# Exercise task
Locate the word "materials" in the material, then show every line that holds it.
— START —
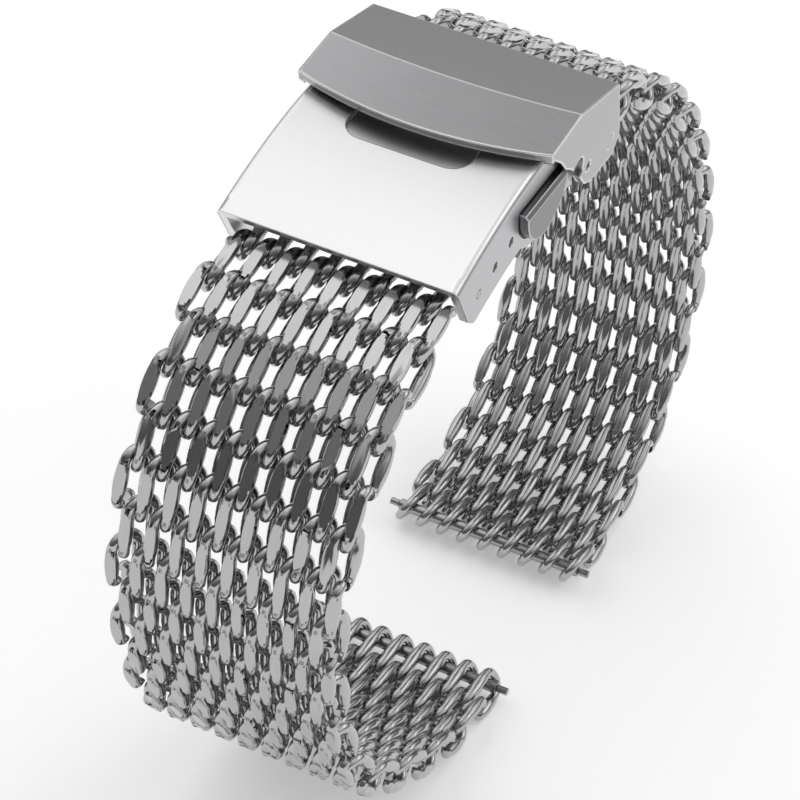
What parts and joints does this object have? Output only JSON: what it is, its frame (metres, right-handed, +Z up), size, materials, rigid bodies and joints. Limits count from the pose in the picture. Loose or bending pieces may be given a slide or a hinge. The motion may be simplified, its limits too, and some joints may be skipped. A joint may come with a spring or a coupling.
{
  "type": "mesh watch band with folding clasp",
  "caption": "Closed watch band of interlinked steel wire mesh with a folding push-button clasp, a hinged safety flap, adjusting holes and spring bars at both lug ends.",
  "frame": {"origin": "bottom centre of the closed band's bounding box, below the loop", "axes": "+X across the band, +Y from the near strap's side to the far one, +Z up from the gap between the lug ends to the clasp"},
  "size_m": [0.0246, 0.0954, 0.0745],
  "materials": {
    "cover_steel": "fine brushed",
    "flap_steel": "fine satin",
    "blade_steel": "satin",
    "button_steel": "satin",
    "mesh_wire": "polished wire with brushed outer faces",
    "pin_steel": "polished"
  },
  "bodies": {
    "cover": {"clasp_cover": "cover_steel", "button_guide": "blade_steel", "cover_pin": "pin_steel", "adjust_bar": "pin_steel"},
    "button_left_body": {"button_left": "button_steel"},
    "button_right_body": {"button_right": "button_steel"},
    "inner_blade_body": {"inner_blade": "blade_steel"},
    "outer_blade_body": {"outer_blade": "blade_steel", "catch_lug": "blade_steel", "blade_pin": "pin_steel", "flap_pin": "pin_steel"},
    "flap_body": {"safety_flap": "flap_steel"},
    "adjust_tip_left_body": {"adjust_tip_left": "pin_steel"},
    "adjust_tip_right_body": {"adjust_tip_right": "pin_steel"},
    "front_lug_tip_left_body": {"front_lug_tip_left": "pin_steel"},
    "front_lug_tip_right_body": {"front_lug_tip_right": "pin_steel"},
    "back_lug_tip_left_body": {"back_lug_tip_left": "pin_steel"},
    "back_lug_tip_right_body": {"back_lug_tip_right": "pin_steel"},
    "front_strap_1": {"front_mesh_01": "mesh_wire", "front_mesh_02": "mesh_wire"},
    "front_strap_2": {"front_mesh_03": "mesh_wire", "front_mesh_04": "mesh_wire"},
    "front_strap_3": {"front_mesh_05": "mesh_wire", "front_mesh_06": "mesh_wire"},
    "front_strap_4": {"front_mesh_07": "mesh_wire", "front_mesh_08": "mesh_wire"},
    "front_strap_5": {"front_mesh_09": "mesh_wire", "front_mesh_10": "mesh_wire"},
    "front_strap_6": {"front_mesh_11": "mesh_wire", "front_mesh_12": "mesh_wire", "front_lug_bar": "pin_steel"},
    "back_strap_1": {"back_mesh_01": "mesh_wire", "back_mesh_02": "mesh_wire"},
    "back_strap_2": {"back_mesh_03": "mesh_wire", "back_mesh_04": "mesh_wire"},
    "back_strap_3": {"back_mesh_05": "mesh_wire", "back_mesh_06": "mesh_wire"},
    "back_strap_4": {"back_mesh_07": "mesh_wire", "back_mesh_08": "mesh_wire"},
    "back_strap_5": {"back_mesh_09": "mesh_wire", "back_mesh_10": "mesh_wire"},
    "back_strap_6": {"back_mesh_11": "mesh_wire", "back_mesh_12": "mesh_wire"},
    "back_strap_7": {"back_mesh_13": "mesh_wire", "back_lug_bar": "pin_steel"}
  },
  "joints": [
    {"name": "button_left_press", "type": "slide", "parent": "cover", "child": "button_left_body", "axis": [1, 0, 0], "range_m": [0, 0.0008], "stiffness_N_per_m": 2500, "springref_m": -0.0008},
    {"name": "button_right_press", "type": "slide", "parent": "cover", "child": "button_right_body", "axis": [-1, 0, 0], "range_m": [0, 0.0008], "stiffness_N_per_m": 2500, "springref_m": -0.0008},
    {"name": "flap_hinge", "type": "hinge", "parent": "outer_blade_body", "child": "flap_body", "pos_m": [0, 0.00056, 0.06697], "axis": [-1, 0, 0], "range_deg": [0, 60]},
    {"name": "inner_blade_hinge", "type": "hinge", "parent": "cover", "child": "inner_blade_body", "pos_m": [0, -0.00745, 0.06781], "axis": [1, 0, 0], "range_deg": [0, 43.3]},
    {"name": "outer_blade_hinge", "type": "hinge", "parent": "inner_blade_body", "child": "outer_blade_body", "pos_m": [0, -0.02091, 0.06477], "axis": [-1, 0, 0], "range_deg": [0, 43.3]},
    {"name": "adjust_tip_left_slide", "type": "slide", "parent": "cover", "child": "adjust_tip_left_body", "axis": [1, 0, 0], "range_m": [0, 0.0011], "stiffness_N_per_m": 1000, "springref_m": -0.001},
    {"name": "adjust_tip_right_slide", "type": "slide", "parent": "cover", "child": "adjust_tip_right_body", "axis": [-1, 0, 0], "range_m": [0, 0.0011], "stiffness_N_per_m": 1000, "springref_m": -0.001},
    {"name": "front_lug_tip_left_slide", "type": "slide", "parent": "front_strap_6", "child": "front_lug_tip_left_body", "axis": [1, 0, 0], "range_m": [0, 0.001], "stiffness_N_per_m": 1000, "springref_m": -0.001},
    {"name": "front_lug_tip_right_slide", "type": "slide", "parent": "front_strap_6", "child": "front_lug_tip_right_body", "axis": [-1, 0, 0], "range_m": [0, 0.001], "stiffness_N_per_m": 1000, "springref_m": -0.001},
    {"name": "back_lug_tip_left_slide", "type": "slide", "parent": "back_strap_7", "child": "back_lug_tip_left_body", "axis": [1, 0, 0], "range_m": [0, 0.001], "stiffness_N_per_m": 1000, "springref_m": -0.001},
    {"name": "back_lug_tip_right_slide", "type": "slide", "parent": "back_strap_7", "child": "back_lug_tip_right_body", "axis": [-1, 0, 0], "range_m": [0, 0.001], "stiffness_N_per_m": 1000, "springref_m": -0.001},
    {"name": "front_strap_hinge_1", "type": "hinge", "parent": "cover", "child": "front_strap_1", "pos_m": [0, -0.0258, 0.0648], "axis": [1, 0, 0], "range_deg": [-4, 10]},
    {"name": "front_strap_hinge_2", "type": "hinge", "parent": "front_strap_1", "child": "front_strap_2", "pos_m": [0, -0.04021, 0.05767], "axis": [-1, 0, 0], "range_deg": [-4, 14]},
    {"name": "front_strap_hinge_3", "type": "hinge", "parent": "front_strap_2", "child": "front_strap_3", "pos_m": [0, -0.04623, 0.04243], "axis": [1, 0, 0], "range_deg": [-14, 2]},
    {"name": "front_strap_hinge_4", "type": "hinge", "parent": "front_strap_3", "child": "front_strap_4", "pos_m": [0, -0.04199, 0.02626], "axis": [-1, 0, 0], "range_deg": [-9, 9]},
    {"name": "front_strap_hinge_5", "type": "hinge", "parent": "front_strap_4", "child": "front_strap_5", "pos_m": [0, -0.03181, 0.01309], "axis": [1, 0, 0], "range_deg": [-11, 7]},
    {"name": "front_strap_hinge_6", "type": "hinge", "parent": "front_strap_5", "child": "front_strap_6", "pos_m": [0, -0.01733, 0.00463], "axis": [-1, 0, 0], "range_deg": [-11, 7]},
    {"name": "back_strap_hinge_1", "type": "hinge", "parent": "outer_blade_body", "child": "back_strap_1", "pos_m": [0, 0.00056, 0.06697], "axis": [-1, 0, 0], "range_deg": [-3, 10]},
    {"name": "back_strap_hinge_2", "type": "hinge", "parent": "back_strap_1", "child": "back_strap_2", "pos_m": [0, 0.01632, 0.06408], "axis": [1, 0, 0], "range_deg": [-9, 9]},
    {"name": "back_strap_hinge_3", "type": "hinge", "parent": "back_strap_2", "child": "back_strap_3", "pos_m": [0, 0.03001, 0.05443], "axis": [-1, 0, 0], "range_deg": [-8, 10]},
    {"name": "back_strap_hinge_4", "type": "hinge", "parent": "back_strap_3", "child": "back_strap_4", "pos_m": [0, 0.04071, 0.04155], "axis": [1, 0, 0], "range_deg": [-9, 8]},
    {"name": "back_strap_hinge_5", "type": "hinge", "parent": "back_strap_4", "child": "back_strap_5", "pos_m": [0, 0.04622, 0.02584], "axis": [-1, 0, 0], "range_deg": [-12, 6]},
    {"name": "back_strap_hinge_6", "type": "hinge", "parent": "back_strap_5", "child": "back_strap_6", "pos_m": [0, 0.04212, 0.00991], "axis": [1, 0, 0], "range_deg": [-2, 15]},
    {"name": "back_strap_hinge_7", "type": "hinge", "parent": "back_strap_6", "child": "back_strap_7", "pos_m": [0, 0.028, 0.00161], "axis": [-1, 0, 0], "range_deg": [-15, 2]}
  ],
  "couplings": [
    {"joint": "inner_blade_hinge", "follows": "flap_hinge", "ratio": 0.72},
    {"joint": "outer_blade_hinge", "follows": "flap_hinge", "ratio": 0.72}
  ]
}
— END —
# Exercise solution
What parts and joints does this object have? Output only JSON: what it is, its frame (metres, right-handed, +Z up), size, materials, rigid bodies and joints. Limits count from the pose in the picture. Loose or bending pieces may be given a slide or a hinge. The motion may be simplified, its limits too, and some joints may be skipped. A joint may come with a spring or a coupling.
  "materials": {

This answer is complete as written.